La próxima vez que oigamos un helicóptero sobrevolando nuestras cabezas, puede haber motivos para el optimismo. En vez de ponernos una multa de tráfico, tal vez el copiloto se apreste a vaciar un saco de billetes de euros sobre nuestras cabezas.
La idea de lanzar dinero desde los helicópteros no es tan descabellada como parece a primera vista. De hecho tiene un largo y respetable aval académico. El concepto fue acuñado hace décadas por Milton Friedman, quien lo usó como un ejemplo provocativo de que un banco emisor siempre podrá incrementar la cantidad de dinero en circulación: si todo lo demás falla, en último extremo le queda la opción de arrojar los billetes recién impresos desde helicópteros directamente a la población.
La sugerencia tomó nueva vida con motivo de la trampa deflacionaria en la que se vio atrapado Japón, un panorama al que el europeo empieza a parecerse. Ben Bernanke, el que fuera presidente de la Reserva Federal, recordó la intuición de Friedman como herramienta extrema para combatirla. Otros prestigiosos economistas (como Ricardo Caballero o Willem Buiter) también han jugado con la idea. El propio presidente del BCE, Mario Draghi, la ha considerado varias veces “una idea muy interesante”, lo que quiere decir que no la descarta (aunque haya aclarado que el BCE como institución no se la ha planteado de momento).
Este enfoque heterodoxo, y un tanto desesperado, para combatir la crisis vuelve a estar de actualidad porque las numerosas medidas de política monetaria hasta ahora adoptadas, tanto convencionales (bajadas de tipos de interés a mínimos históricos) como no convencionales (QE o expansión cuantitativa) no terminan de dar los resultados apetecidos. La tasa de inflación continúa siendo muy baja en la zona del euro y las expectativas van incorporando ese escenario como el más probable para el futuro inmediato; la producción tampoco termina de despegar.
Las medidas anteriores dependen del buen funcionamiento de un largo mecanismo de transmisión, desde que las toma el BCE hasta que afectan finalmente a la demanda agregada de bienes y servicios. El BCE actúa a través de los intermediarios y mercados financieros, para reducir el coste de los préstamos, con la esperanza (no siempre materializada) de que familias y empresas acaben consumiendo e invirtiendo más.

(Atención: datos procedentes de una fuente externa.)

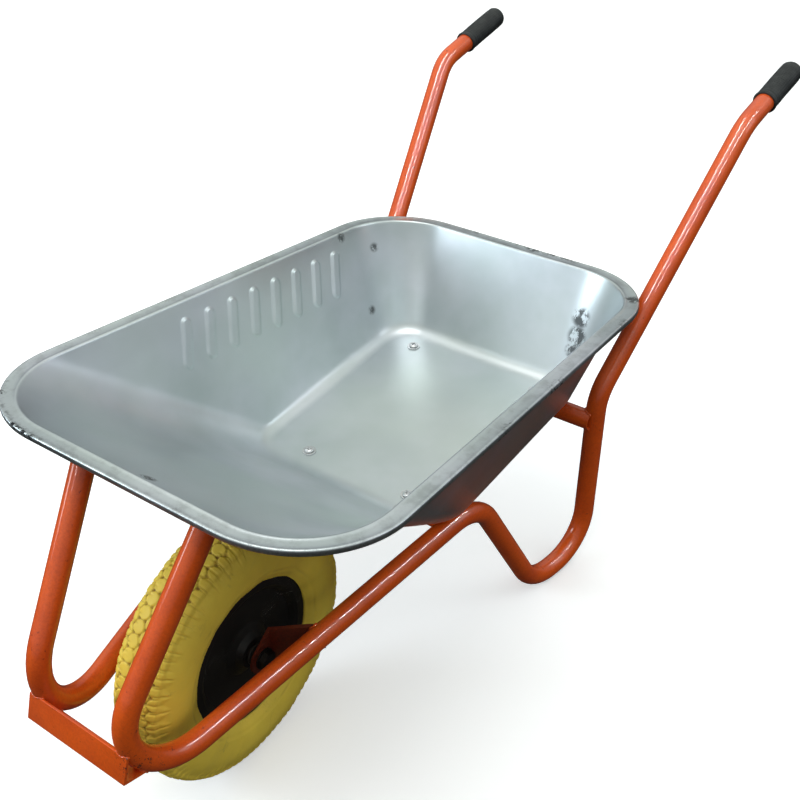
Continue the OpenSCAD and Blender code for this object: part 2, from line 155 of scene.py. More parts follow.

En el enfoque alternativo, el BCE transferiría dinero directamente a la economía real. Esta estrategia puede aplicarse de diferentes formas. En algunas versiones, los receptores de ese dinero nuevo serían los gobiernos, que podrían financiar así aumentos del gasto público (un componente de la demanda agregada) o bajadas de impuestos (dejando más renta disponible a las familias para que consuman). Estas políticas fiscales serían más expansivas si se financian así, en vez de mediante impuestos o deuda pública (ya muy elevada y que da lugar a impuestos en el futuro). Otro receptor de los billetes podría ser el Plan Juncker de inversión europea, que bien necesitado está de refuerzos. En cierta manera, lo que se hace con estas medidas es transformar la política monetaria, que se ha demostrado insuficiente, en política fiscal.

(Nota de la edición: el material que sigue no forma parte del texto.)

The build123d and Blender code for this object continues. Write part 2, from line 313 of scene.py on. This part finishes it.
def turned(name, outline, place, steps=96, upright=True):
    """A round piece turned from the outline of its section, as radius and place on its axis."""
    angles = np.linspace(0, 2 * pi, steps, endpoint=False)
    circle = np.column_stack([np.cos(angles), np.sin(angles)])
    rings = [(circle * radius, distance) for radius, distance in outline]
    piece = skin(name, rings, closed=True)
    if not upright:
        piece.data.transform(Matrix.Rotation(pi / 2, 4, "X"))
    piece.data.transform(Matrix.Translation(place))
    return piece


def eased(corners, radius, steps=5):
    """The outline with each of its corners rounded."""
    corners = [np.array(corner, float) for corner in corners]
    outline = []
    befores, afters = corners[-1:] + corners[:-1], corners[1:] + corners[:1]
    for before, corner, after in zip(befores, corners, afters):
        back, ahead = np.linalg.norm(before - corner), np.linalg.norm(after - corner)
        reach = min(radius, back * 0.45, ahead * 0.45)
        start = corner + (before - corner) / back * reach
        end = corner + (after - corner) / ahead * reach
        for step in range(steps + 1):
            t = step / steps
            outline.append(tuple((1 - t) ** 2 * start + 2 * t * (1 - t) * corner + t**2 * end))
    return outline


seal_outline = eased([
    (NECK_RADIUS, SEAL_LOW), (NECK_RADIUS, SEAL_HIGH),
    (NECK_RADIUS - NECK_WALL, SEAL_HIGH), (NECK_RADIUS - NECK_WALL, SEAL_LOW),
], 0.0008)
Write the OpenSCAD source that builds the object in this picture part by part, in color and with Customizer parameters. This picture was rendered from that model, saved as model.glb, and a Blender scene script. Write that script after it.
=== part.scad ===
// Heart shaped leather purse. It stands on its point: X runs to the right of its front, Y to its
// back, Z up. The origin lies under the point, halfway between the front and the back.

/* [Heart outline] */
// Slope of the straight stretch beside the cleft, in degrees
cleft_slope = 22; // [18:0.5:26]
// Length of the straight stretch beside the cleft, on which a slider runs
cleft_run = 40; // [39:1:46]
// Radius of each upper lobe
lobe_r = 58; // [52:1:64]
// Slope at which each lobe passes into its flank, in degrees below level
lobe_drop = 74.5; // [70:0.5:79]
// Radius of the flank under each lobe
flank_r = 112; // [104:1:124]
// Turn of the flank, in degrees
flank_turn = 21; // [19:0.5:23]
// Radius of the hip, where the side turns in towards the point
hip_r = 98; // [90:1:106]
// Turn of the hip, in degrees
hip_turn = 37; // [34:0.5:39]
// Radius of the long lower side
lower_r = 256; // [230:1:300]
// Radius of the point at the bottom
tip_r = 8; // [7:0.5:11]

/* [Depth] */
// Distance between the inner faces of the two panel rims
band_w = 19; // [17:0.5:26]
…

En versiones más audaces e improbables, el BCE daría el dinero a la gente directamente, para que consuma más. Es la propuesta del profesor de Oxford John Muellbauer (dar 500 euros a cada ciudadano adulto de la zona del euro) y de Corbyn, el líder laborista británico. La han bautizado “el QE de las personas”.
¿Qué otras consecuencias tendrían este tipo de medidas? Tienen ventajas e inconvenientes. En el pasado, se ha recurrido a la monetización del déficit público en las guerras mundiales, o en la Alemania de Weimar tras la I Guerra Mundial, por ejemplo. Fueron medidas inflacionarias, incluso hiperinflacionarias en el caso alemán. No obstante, si se aplican de forma limitada en el actual contexto de deflación, tal amenaza no parece grave.
Otro riesgo consiste en el desincentivo a la disciplina fiscal. Los gobiernos pueden acostumbrarse a este tipo de ayudas y volverse adictos a ellas. Deberían aplicarse sólo una vez, de forma excepcional y no continuada.
Entre sus ventajas está el que, al actuar por vías distintas a los bajos tipos de interés, no generan burbujas en el precio de los activos.
La independencia del BCE podría preservarse, si es él quien decide la cuantía del estímulo, dejando a los gobiernos la decisión de cómo utilizarlo (vía mayor gasto o menores impuestos). Tales políticas requerirían cambios legales en los Tratados. A día de hoy, el BCE tiene prohibido financiar directamente a los gobiernos. Paradójicamente, dar el dinero directamente a la gente podría resultar más viable jurídicamente, pues ese escenario no se contempla, ni se prohíbe expresamente.
En conclusión, si un helicóptero nos sobrevuela, seguirá siendo de momento mucho más probable que lluevan multas que billetes.